LUKoil Orders $71M in Rail Tankers

No. 1 oil company LUKoil and Uralvagonzavod, one of the country’s biggest tanker producers, have signed a $71 million contract to buy 4,000 rail tankers from 2001 to 2005.

Performance of the contract, signed Oct. 5, would see LUKoil as the biggest owner after the Railways Ministry of such vessels, which are used for the transportation of oil products.

Uralvagonzavod is capable of producing 4,000 tankers per year, said a representative of the factory. In 1999, however, only 1,500 were made due to "low orders," and this year even less have been produced. LUKoil says it has "extended a helping hand to the factory" — now it can plan production and start to pay off debts.

LUKoil uses its 4,500 tankers to transport 40 percent of its Permnefteorgsintez oil products and 60 percent from its Volgograd refinery, as well as 98 percent of its export deliveries. The new total of 8,500 tankers would enable LUKoil to deliver all of its oil independently.

LUKoil decided to establish its own supply of transport vessels for two reasons. First, transportation through its own vessels is 10 percent to 15 percent cheaper. Second, the Railways Ministry lacks the necessary tankers, and the situation is expected to get worse. According to the ministry’s statistics, it has some 70,000 vessels suitable for transporting oil, while 86 percent to 87 percent of those are damaged. In 1999, the Railways Ministry wrote off more than 2,000 tankers but only bought 450. It has made no purchases this year.

"This is the second month in a row when the ministry has written saying there won’t be any tankers available and that we should use our own," said deputy director of LUKoil-Trans Alexander Monakhov.

However, the Railways Ministry does not think the move was conditioned by a lack of tankers.

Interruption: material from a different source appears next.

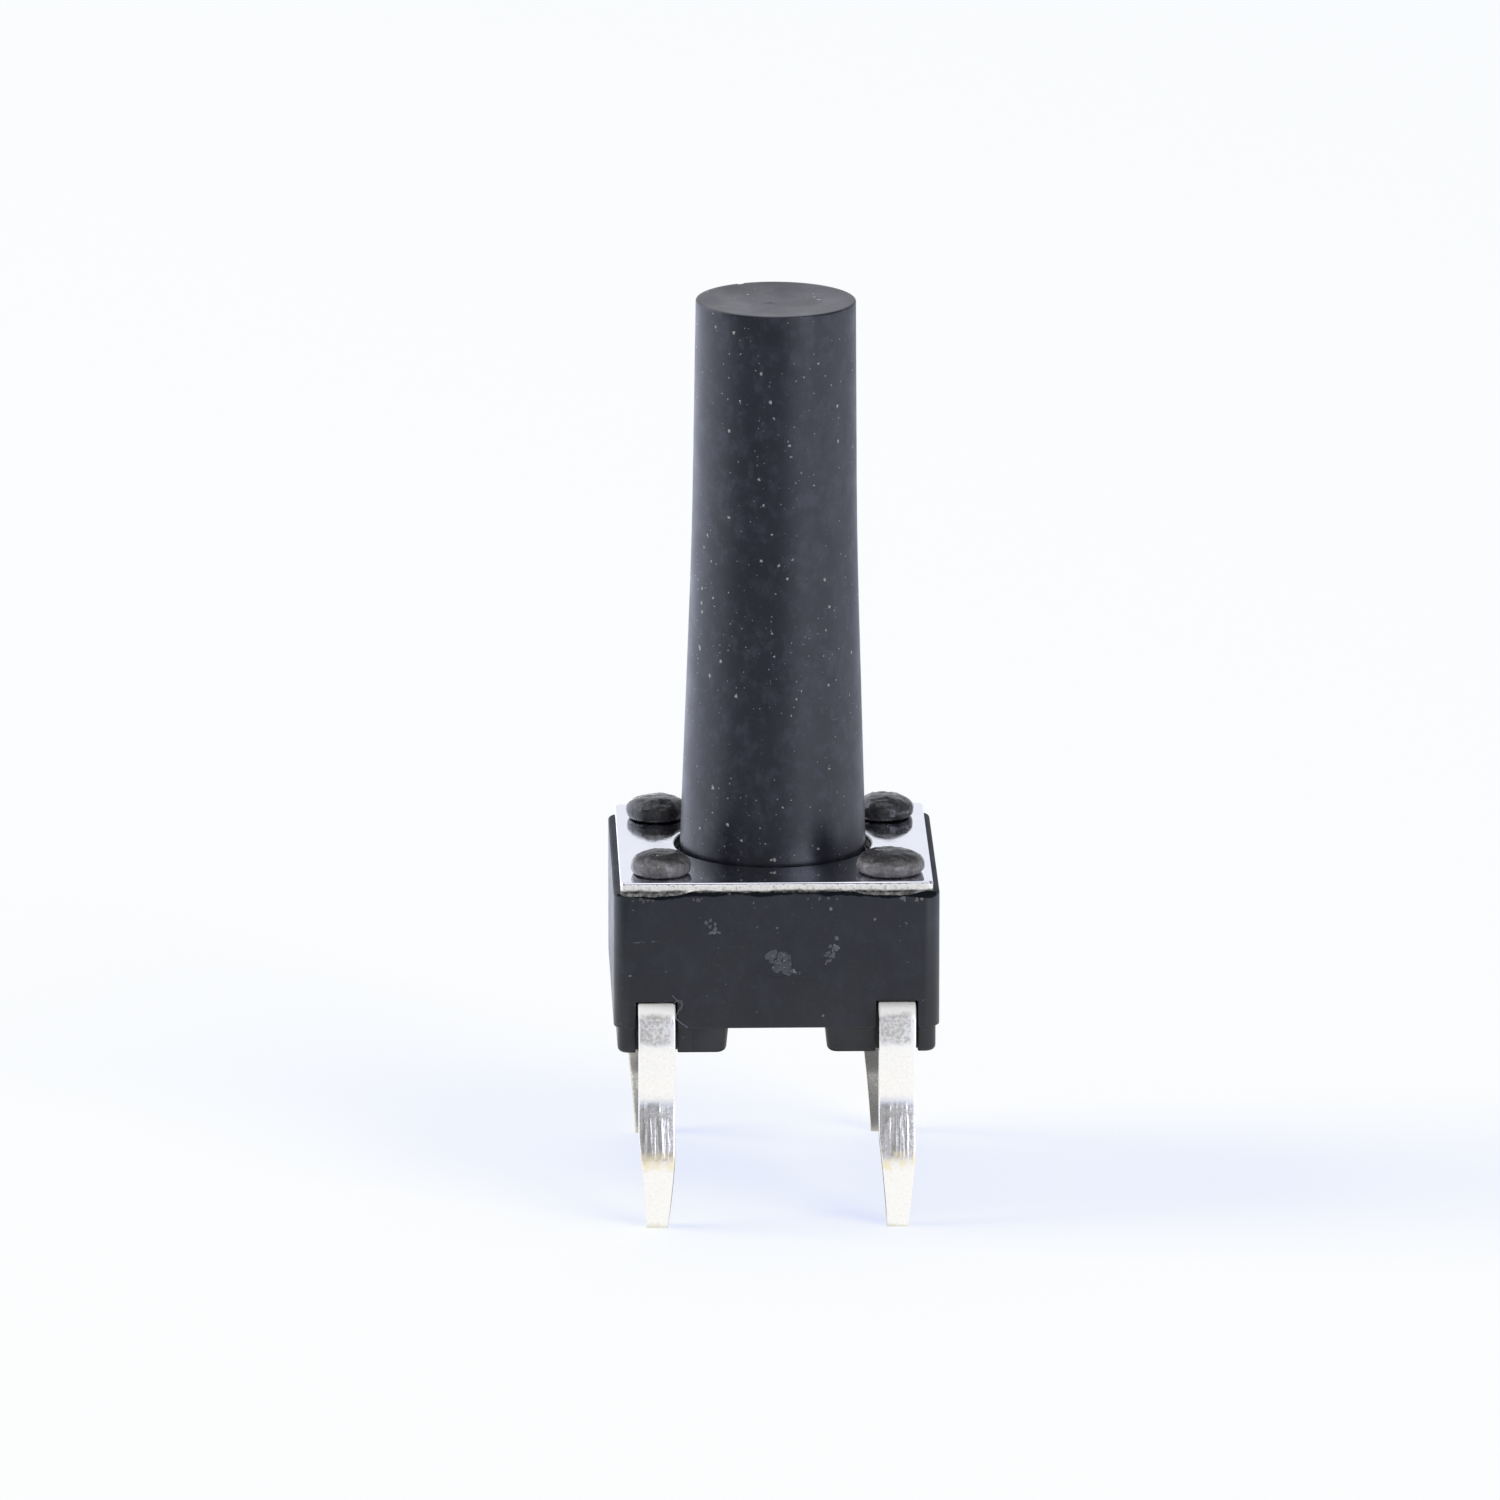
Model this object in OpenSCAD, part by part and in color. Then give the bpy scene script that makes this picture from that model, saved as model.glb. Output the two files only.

"When we are accused of not maintaining our containers, one should look to the list of carriages. We have plenty of tankers, which is why we don’t order more," said Valery Zudin, an assistant to Railways Minister Nikolai Aksyonenko.

By proposing companies use their own containers, the ministry is pursuing market relations, Zudin added.

No. 4 oil major Tyumen Oil Co. has a small number of cargo carriages, but has no plans to expand. No. 3 oil major Surgutneftegaz uses the services of a private transport company, while Sidanko has a limited number of tankers for local use.